With that out of the way, I will explain that the event I’m about to describe resulted from the intersection of two different needs. First, there are always needy college students who need to find ways to save money. Second, because people have an inconvenient habit of dying at all hours of the day and night, rather than only within normal business hours, funeral homes find it necessary to make arrangements to have their phones answered 24 hours every day. In an arrangement that I suspect is not unique, one funeral home in Lawrence, Kansas met both needs by having a small apartment on premises, and making this available rent free to a college student, in return for that student’s promising to be available at specified hours to answer the business’ phone. This is where Theron came in, as the student in this arrangemtnt.

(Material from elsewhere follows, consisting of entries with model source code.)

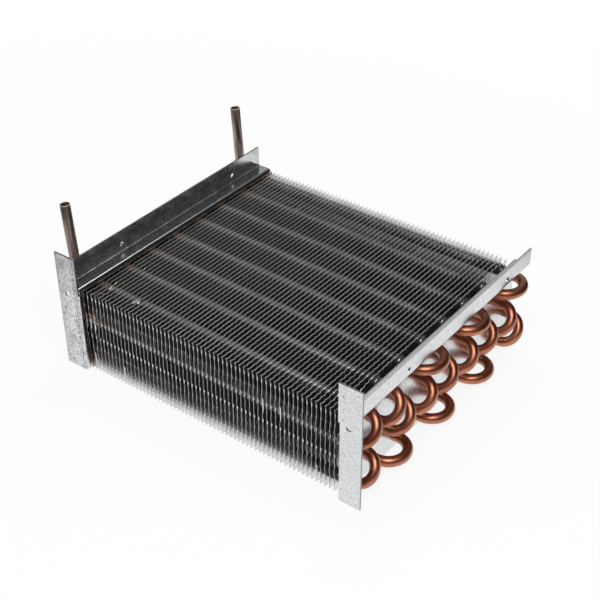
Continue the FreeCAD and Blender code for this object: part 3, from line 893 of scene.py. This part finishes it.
def level_card(name, tone, low, high, z):
    (x0, y0), (x1, y1) = low, high
    studio_card(name, tone, [(x0, y0, z), (x1, y0, z), (x1, y1, z), (x0, y1, z)])


FAR = 2.5
CEILING = 1.8
BELOW_FLOOR = -0.01
DARK = 0.04
PALE = 0.40
level_card("ceiling_card", 0.03, (-FAR, -FAR), (FAR, 1.0), CEILING)
level_card("rear_left_ceiling_card", 0.45, (-FAR, 1.0), (0.2, FAR), CEILING)
level_card("rear_right_ceiling_card", 0.03, (0.2, 1.0), (FAR, FAR), CEILING)
upright_card("front_card", DARK, (-FAR, -FAR), (FAR, -FAR), BELOW_FLOOR, CEILING)
upright_card("right_card", DARK, (FAR, -FAR), (FAR, FAR), BELOW_FLOOR, CEILING)
upright_card("back_right_card", DARK, (FAR, FAR), (0.2, FAR), BELOW_FLOOR, CEILING)
upright_card("back_left_card", PALE, (0.2, FAR), (-FAR, FAR), BELOW_FLOOR, CEILING)
upright_card("left_card", PALE, (-FAR, FAR), (-FAR, -FAR), BELOW_FLOOR, CEILING)

# Camera, from the photograph's vanishing lines

scene = bpy.context.scene
camera_data = bpy.data.cameras.new("camera")
camera = bpy.data.objects.new("camera", camera_data)
scene.collection.objects.link(camera)
scene.camera = camera
FOCAL_PIXELS = 1235.22
PHOTO_PIXELS = 600.0
camera_data.sensor_width = 36.0
camera_data.lens = camera_data.sensor_width * FOCAL_PIXELS / PHOTO_PIXELS
camera_data.clip_start = 0.05
camera_data.clip_end = 50.0
azimuth, elevation, roll = 0.648034, 0.611275, -0.0058822
forward = Vector((-math.sin(azimuth) * math.cos(elevation), math.cos(azimuth) * math.cos(elevation),
                  -math.sin(elevation)))
level = Vector((math.cos(azimuth), math.sin(azimuth), 0.0))
upward = level.cross(forward)
right = level * math.cos(roll) + upward * math.sin(roll)
up = upward * math.cos(roll) - level * math.sin(roll)
turned = Matrix((right, up, -forward)).transposed()
stand = to_frame([(523.63, -447.44, 529.44)])[0]
camera.matrix_world = Matrix.Translation(Vector(stand)) @ turned.to_4x4()

scene.view_settings.view_transform = "Standard"
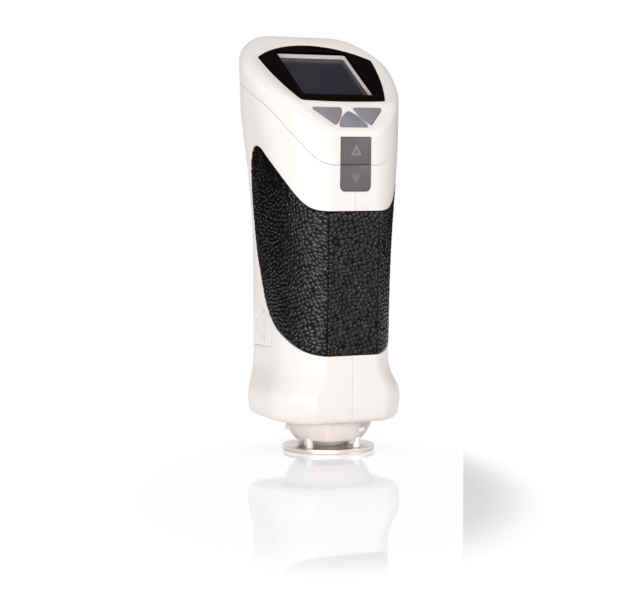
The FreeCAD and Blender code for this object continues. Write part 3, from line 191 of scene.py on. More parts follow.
class InstrumentStage(bpy.types.PropertyGroup):
    """Camera and lamps of the studio"""

    azimuth: number("Azimuth", -26.58, "Camera's turn from the front, in degrees")
    distance: length("Distance", 0.92181, "Camera's level distance from the instrument's axis")
    height: length("Height", 0.13566, "Camera's height above the floor")
    pitch: number("Pitch", 3.834, "How far the camera looks down, in degrees")
    offset: length("Offset", 0.00409, "How far the camera stands left of the instrument's axis")
    lens: number("Lens", 105.25, "Focal length in millimetres on 36 mm")
    key_power: power("Key lamp", 1.55, "Tall lamp at the left front")
    side_power: power("Side lamp", 4.6, "Broad lamp at the left")
    fill_power: power("Fill lamp", 2.9, "Lamp at the right")
    low_power: power("Low lamp", 1.2, "Flat lamp low in front")
    neck_power: power("Neck lamp", 0.006, "Narrow beam at the bowl")
    top_power: power("Top lamp", 2.0, "Lamp overhead")
    world: number("Surroundings", 0.48, "Light that the studio's walls give")


class InstrumentSettings(bpy.types.PropertyGroup):
    """All settings of the instrument"""

    leather: PointerProperty(type=InstrumentLeather)
    keys: PointerProperty(type=InstrumentKeys)
    colours: PointerProperty(type=InstrumentColours)
    stage: PointerProperty(type=InstrumentStage)


# Node groups that several finishes share


class Web:
    """Adds nodes to a shader tree and joins them."""

    def __init__(self, tree):
        self.tree = tree

    def fill(self, socket, value):
        """Join an output to a socket, or set the socket's plain value."""
        if isinstance(value, bpy.types.NodeSocket):
            self.tree.links.new(value, socket)
        else:
            socket.default_value = value

    def add(self, kind, traits=None, **inputs):
        """A node with its traits and inputs, where an underscore stands for a space."""
        node = self.tree.nodes.new("ShaderNode" + kind)
        for trait, value in (traits or {}).items():
            setattr(node, trait, value)
        for label, value in inputs.items():
            self.fill(node.inputs[label.replace("_", " ")], value)
        return node

    def chain(self, kind, traits, *values):
        """A node whose inputs are filled in their order."""
        node = self.add(kind, traits)
        for socket, value in zip(node.inputs, values):
            self.fill(socket, value)
        return node

    def math(self, operation, *values):
        """The result of a math node."""
        return self.chain("Math", {"operation": operation}, *values).outputs["Value"]

    def mix(self, share, first, second):
        """A colour between two colours."""
        return self.add("Mix", {"data_type": "RGBA"}, Factor=share, A=first, B=second).outputs["Result"]

    def ramp(self, value, interpolation="LINEAR", **ends):
        """A value carried from one range to another."""
        node = self.add("MapRange", {"interpolation_type": interpolation}, Value=value, **ends)
        return node.outputs["Result"]


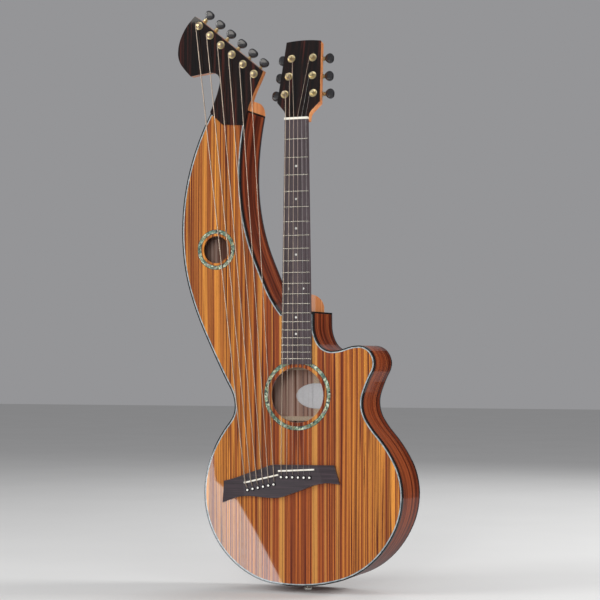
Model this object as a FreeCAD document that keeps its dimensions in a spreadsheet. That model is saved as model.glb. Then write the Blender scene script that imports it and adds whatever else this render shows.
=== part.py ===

As I mentioned above, Theron had a somewhat offbeat sense of humor, and this got the better of him one night. He knew that a body was to be brought in at a particular time, and a few minutes prior to this time he lay down on the slab and pulled the sheet up over himself. When, shortly thereafter, the two individuals escorting the body wheeled the gurney into the room, they found the slab already occuopied. One said to the other”Oh, they already have a body; what are we going to do?” At this point Theron very slowly sat up, while slowly saying “I’d … be … happy … to move.” Two people then very quickly left the room, only to return shortly thereafter and explain to Theron, in forceful terms, that if he ever did that again he would need the slab. I have to assume, since he lived to tell this story to the person who related it to me, that he was able to restrain himself enough not to tempt fate by trying this again.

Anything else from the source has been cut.